Florida GOP Presidential Primary Expected To Move Ahead To January
The state commission is expected to meet on Friday, Florida House Speaker Dean Cannon told CNN. The move appears to be partially spurred by reports of other states trying to move their primary up ahead of Florida.
According to CBS News:
The commission had been looking at a February 21 date, but Florida officials moved their target date forward this week after reports over the weekend that Missouri, Colorado and Georgia were looking to get a headstart on Florida.
The staff of the Florida governor, Senate president and House speaker, all Republicans, who each appointed 3 of the 9 members on the panel, have been discussing the move and are pushing for the January 31 timetable, the earliest possible date that the commission could pick for the primary, aides said.

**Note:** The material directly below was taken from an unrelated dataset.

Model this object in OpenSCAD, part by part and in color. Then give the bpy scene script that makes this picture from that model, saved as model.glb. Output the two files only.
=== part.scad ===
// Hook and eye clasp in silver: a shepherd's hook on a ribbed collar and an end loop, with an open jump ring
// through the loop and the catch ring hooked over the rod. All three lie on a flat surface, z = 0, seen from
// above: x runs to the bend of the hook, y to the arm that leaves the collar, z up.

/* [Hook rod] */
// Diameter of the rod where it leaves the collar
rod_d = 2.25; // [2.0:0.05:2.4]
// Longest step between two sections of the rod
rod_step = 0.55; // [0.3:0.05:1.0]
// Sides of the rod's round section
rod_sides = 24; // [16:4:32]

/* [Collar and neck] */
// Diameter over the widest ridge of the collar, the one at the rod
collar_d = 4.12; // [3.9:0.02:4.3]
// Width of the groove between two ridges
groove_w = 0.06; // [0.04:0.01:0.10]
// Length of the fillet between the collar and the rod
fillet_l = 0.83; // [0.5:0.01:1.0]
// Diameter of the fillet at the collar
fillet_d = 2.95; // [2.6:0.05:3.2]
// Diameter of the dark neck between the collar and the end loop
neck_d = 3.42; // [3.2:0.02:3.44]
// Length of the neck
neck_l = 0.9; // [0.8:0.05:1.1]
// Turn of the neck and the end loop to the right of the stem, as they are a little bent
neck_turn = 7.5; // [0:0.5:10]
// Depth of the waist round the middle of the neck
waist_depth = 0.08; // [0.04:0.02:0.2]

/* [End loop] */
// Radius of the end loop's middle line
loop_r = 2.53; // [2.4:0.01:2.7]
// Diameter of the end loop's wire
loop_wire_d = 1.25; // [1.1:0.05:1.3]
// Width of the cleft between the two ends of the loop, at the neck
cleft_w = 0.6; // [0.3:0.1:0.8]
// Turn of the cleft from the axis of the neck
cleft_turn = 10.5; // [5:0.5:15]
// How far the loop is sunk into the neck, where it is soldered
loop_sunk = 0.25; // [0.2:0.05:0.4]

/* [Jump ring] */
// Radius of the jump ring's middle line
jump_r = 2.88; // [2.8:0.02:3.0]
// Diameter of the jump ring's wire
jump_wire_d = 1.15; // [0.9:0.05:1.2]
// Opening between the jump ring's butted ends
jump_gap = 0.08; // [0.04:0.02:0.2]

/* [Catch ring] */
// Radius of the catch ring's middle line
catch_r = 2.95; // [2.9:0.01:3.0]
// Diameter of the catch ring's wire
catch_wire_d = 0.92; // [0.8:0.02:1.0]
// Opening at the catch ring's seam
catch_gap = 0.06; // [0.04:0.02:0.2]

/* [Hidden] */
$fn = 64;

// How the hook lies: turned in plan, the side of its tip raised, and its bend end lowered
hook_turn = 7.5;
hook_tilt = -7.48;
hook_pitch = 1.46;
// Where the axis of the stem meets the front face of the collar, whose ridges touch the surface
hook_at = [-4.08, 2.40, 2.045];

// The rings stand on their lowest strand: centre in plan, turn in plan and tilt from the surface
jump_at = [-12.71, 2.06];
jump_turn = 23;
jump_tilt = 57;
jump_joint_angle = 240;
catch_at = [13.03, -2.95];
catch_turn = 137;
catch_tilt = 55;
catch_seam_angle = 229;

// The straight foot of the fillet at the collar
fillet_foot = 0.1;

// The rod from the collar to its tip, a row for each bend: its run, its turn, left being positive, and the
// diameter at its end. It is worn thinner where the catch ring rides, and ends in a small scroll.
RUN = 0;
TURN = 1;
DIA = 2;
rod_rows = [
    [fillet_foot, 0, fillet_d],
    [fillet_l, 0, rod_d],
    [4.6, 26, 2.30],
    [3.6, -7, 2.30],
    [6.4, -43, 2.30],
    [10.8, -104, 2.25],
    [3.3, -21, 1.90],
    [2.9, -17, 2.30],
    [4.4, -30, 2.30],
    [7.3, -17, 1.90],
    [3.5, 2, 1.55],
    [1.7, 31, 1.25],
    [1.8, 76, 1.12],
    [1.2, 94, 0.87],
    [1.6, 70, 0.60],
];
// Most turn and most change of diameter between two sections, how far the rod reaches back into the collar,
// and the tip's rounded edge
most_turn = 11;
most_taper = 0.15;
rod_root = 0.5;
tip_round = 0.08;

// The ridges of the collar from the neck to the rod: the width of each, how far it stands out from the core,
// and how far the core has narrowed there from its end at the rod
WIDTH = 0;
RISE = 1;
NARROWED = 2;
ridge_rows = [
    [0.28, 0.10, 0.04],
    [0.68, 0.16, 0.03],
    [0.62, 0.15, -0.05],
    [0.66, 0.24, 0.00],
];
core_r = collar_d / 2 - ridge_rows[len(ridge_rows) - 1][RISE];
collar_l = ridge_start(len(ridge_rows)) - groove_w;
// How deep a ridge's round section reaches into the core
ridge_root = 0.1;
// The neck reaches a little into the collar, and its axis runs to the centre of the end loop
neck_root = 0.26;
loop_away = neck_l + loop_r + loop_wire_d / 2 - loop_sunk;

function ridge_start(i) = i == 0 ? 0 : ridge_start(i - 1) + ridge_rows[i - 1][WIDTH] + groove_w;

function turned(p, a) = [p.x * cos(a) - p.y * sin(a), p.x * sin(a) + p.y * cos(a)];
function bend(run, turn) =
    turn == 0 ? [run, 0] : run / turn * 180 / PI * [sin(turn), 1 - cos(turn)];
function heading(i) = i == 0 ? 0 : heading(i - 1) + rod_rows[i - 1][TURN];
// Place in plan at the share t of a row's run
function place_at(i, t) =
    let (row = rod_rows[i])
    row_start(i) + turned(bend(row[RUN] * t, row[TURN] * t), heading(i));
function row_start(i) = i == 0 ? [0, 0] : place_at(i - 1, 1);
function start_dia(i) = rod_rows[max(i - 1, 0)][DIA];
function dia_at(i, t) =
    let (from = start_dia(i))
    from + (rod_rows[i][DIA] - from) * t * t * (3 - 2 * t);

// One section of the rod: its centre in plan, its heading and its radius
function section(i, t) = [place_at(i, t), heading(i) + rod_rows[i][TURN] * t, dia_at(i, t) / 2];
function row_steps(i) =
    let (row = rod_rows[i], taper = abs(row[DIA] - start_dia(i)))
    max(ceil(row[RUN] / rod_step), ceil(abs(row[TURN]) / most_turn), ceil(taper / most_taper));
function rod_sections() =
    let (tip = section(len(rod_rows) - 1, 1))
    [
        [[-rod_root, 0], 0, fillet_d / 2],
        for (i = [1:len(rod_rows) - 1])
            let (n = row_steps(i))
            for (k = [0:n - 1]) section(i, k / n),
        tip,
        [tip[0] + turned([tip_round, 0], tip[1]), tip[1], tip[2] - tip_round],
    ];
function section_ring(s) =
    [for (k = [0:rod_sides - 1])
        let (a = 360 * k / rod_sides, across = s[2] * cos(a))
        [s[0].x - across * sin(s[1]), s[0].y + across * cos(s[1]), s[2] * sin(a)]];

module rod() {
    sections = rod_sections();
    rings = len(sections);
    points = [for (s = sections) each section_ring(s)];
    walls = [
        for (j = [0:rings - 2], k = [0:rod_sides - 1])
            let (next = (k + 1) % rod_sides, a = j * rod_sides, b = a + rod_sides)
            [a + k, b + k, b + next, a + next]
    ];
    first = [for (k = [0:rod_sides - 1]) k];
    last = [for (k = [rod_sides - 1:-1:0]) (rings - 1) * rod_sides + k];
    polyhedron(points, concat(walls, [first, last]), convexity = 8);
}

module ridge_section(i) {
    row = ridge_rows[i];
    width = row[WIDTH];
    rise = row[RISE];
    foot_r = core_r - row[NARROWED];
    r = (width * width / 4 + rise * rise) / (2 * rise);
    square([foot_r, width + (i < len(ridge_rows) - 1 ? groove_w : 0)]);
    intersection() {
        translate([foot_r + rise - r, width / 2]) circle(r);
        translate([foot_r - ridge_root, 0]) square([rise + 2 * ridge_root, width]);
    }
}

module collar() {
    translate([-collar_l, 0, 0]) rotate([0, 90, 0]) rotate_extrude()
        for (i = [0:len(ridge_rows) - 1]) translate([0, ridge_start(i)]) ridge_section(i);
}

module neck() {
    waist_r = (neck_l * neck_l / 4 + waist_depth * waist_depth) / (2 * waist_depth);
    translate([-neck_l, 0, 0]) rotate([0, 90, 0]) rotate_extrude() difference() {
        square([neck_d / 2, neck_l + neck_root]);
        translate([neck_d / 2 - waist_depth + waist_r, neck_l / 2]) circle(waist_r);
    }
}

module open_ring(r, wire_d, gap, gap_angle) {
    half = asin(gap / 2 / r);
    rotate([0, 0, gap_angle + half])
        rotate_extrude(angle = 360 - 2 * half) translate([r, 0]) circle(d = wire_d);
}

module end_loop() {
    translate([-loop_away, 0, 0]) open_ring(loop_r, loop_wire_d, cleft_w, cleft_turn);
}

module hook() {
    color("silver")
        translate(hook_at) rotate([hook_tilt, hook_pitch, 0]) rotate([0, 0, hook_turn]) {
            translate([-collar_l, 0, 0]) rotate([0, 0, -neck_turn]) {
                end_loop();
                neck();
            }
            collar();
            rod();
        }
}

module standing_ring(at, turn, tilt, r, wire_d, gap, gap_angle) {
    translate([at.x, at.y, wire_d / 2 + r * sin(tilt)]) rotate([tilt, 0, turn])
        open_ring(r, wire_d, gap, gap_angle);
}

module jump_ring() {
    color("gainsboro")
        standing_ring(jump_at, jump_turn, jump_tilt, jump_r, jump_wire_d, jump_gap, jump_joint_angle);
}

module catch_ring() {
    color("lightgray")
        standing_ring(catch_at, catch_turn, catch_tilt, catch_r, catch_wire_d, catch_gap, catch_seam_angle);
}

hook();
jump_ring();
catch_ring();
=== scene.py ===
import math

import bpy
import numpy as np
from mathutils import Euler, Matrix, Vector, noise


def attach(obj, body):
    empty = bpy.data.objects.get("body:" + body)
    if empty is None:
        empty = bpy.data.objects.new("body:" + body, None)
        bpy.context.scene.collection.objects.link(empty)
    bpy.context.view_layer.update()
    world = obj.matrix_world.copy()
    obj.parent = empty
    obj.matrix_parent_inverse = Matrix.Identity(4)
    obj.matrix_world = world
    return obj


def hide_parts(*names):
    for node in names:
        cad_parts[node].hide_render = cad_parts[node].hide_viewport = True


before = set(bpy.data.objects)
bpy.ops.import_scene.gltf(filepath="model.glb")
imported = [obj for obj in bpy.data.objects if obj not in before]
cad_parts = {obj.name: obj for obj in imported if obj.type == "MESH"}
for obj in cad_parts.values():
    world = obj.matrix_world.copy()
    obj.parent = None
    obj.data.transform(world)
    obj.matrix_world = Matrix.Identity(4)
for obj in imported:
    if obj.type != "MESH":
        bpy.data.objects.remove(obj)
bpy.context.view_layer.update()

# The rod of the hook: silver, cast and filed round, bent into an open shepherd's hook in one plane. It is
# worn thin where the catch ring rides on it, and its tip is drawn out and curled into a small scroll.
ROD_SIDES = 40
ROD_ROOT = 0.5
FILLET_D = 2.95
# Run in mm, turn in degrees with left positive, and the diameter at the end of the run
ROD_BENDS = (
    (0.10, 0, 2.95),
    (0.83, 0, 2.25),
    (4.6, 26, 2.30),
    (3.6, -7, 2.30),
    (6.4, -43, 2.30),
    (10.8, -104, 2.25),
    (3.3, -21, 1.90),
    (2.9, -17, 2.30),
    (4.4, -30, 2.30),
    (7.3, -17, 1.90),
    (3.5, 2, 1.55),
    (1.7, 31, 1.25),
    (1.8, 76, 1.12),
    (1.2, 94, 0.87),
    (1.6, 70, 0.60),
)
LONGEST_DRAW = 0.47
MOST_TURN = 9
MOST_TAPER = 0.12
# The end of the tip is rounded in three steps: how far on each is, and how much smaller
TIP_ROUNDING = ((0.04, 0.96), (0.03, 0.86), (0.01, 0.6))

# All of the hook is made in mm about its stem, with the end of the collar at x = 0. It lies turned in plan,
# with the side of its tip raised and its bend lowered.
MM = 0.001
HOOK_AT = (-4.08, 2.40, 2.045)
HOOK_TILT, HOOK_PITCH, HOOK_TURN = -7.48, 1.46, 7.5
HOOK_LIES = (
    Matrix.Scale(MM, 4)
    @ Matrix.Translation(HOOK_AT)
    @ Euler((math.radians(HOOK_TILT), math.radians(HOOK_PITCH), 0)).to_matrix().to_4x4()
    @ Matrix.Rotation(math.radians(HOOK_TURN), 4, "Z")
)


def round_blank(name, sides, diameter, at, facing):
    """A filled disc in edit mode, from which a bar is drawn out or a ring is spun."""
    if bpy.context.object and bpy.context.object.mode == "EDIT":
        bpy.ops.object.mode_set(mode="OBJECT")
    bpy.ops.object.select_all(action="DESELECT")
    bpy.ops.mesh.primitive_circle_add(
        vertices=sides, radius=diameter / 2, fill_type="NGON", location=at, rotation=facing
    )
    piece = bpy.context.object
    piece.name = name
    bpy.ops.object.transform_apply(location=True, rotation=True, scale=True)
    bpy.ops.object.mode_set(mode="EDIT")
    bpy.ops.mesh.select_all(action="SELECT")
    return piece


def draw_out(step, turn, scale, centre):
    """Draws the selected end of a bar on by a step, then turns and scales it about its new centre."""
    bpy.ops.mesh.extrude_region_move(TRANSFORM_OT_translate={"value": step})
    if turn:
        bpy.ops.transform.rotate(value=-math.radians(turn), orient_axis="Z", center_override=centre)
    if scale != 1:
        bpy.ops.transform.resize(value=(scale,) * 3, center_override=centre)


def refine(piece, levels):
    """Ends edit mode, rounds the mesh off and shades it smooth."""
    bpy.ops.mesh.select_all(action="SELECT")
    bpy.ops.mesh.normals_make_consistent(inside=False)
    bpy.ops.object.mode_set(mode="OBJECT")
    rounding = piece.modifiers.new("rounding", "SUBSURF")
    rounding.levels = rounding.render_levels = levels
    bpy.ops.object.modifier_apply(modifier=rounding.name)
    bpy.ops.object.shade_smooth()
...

However, Florida's move could have serious implications for the state's GOP delegation, which could see its size significantly reduced at the Republican nomination convention next year should the state go with the January 31 date.

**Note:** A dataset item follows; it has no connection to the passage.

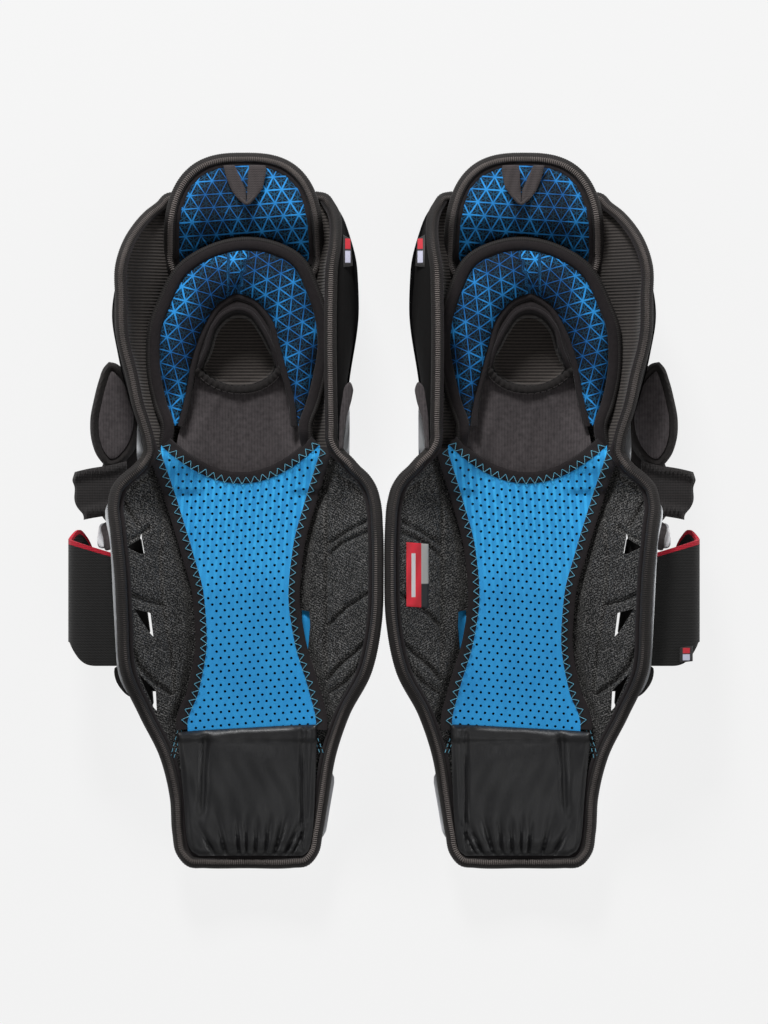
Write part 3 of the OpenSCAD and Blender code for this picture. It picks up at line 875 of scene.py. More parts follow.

Florida's move would directly violate RNC rules that forbid any state other than the first four "carve-out" states -- Iowa, New Hampshire, Nevada and South Carolina -- from holding a primary before March 6.
States that ignore the RNC rules are subject to losing half of their delegates -- party representatives who ultimately choose the nominee -- to the Republican National Convention in Tampa, Florida, next August.

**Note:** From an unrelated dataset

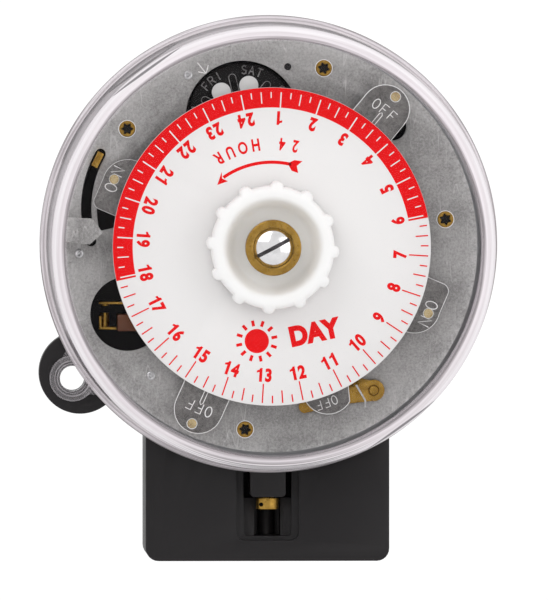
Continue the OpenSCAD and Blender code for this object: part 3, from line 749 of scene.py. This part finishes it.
def night_band():
    """Red band from hour 18 through midnight to hour 6, a little past its end ticks."""
    past = math.radians(1.0)
    start, end = hour_angle(30) - past, hour_angle(18) + past
    steps = 180
    angles = [start + (end - start) * i / steps for i in range(steps + 1)]
    outline = [(DIAL_R * 0.9985 * math.cos(a), DIAL_R * 0.9985 * math.sin(a)) for a in angles]
    outline += [(BAND_INNER_R * math.cos(a), BAND_INNER_R * math.sin(a)) for a in reversed(angles)]
    bm = bmesh.new()
    back = [bm.verts.new((x, DIAL_FACE + INK, z)) for x, z in outline]
    front = [bm.verts.new((x, DIAL_FACE - INK, z)) for x, z in outline]
    count = len(outline)
    faces = []
    for i in range(steps):
        a, b, c, d = i, i + 1, count - 2 - i, count - 1 - i
        faces.append(bm.faces.new((front[a], front[b], front[c], front[d])))
        faces.append(bm.faces.new((back[a], back[b], back[c], back[d])))
    for i in range(count):
        j = (i + 1) % count
        faces.append(bm.faces.new((back[i], back[j], front[j], front[i])))
    bmesh.ops.recalc_face_normals(bm, faces=faces)
    piece("dial_night_band", bm, RED_INK, "dial")


def add_tick_set(bm, first_hour, hours, y, finish):
    """Hour, half-hour and quarter ticks over a run of hours, ends included."""
    outer = DIAL_R - 1.1 * MM
    for offset, count, step, length, width in ((0, hours + 1, 1, 3.9, 0.3), (0.5, hours, 1, 2.7, 0.26),
                                               (0.25, hours * 2, 0.5, 1.45, 0.26)):
        add_marks(bm, count, hour_angle(first_hour + offset), -HOUR_STEP * step,
                  outer - length * MM, outer, width * MM, y, finish)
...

If Florida moved their primary date up, however, it is more than likely that Iowa, New Hampshire, South Carolina and Nevada would follow suit.
More from CNN:
Iowa has vowed to go before any other state in the process, meaning that the caucuses could be held in the early days of January, ensuring that the Republican candidates and their campaigns would likely be spending part of the holiday season in the hotel rooms of Des Moines.
New Hampshire, whose Secretary of State Bill Gardner holds the power to set the date of the first-in-the-nation primary, will follow suit.
Nevada and South Carolina are also likely to move in order to stay ahead of Florida.
Moving up the GOP presidential primary could have another major impact for candidates who have not declared. According to The Wall Street Journal: "A front-loaded primary schedule would make it harder for late entries—a possible bid by New Jersey Gov. Chris Christie or former Alaska Gov. Sarah Palin, for example—because it would reduce the time they have to campaign and raise money."
Christie and Palin are already facing a deadline to get on the ballot in Florida, where the last day to file is October 31.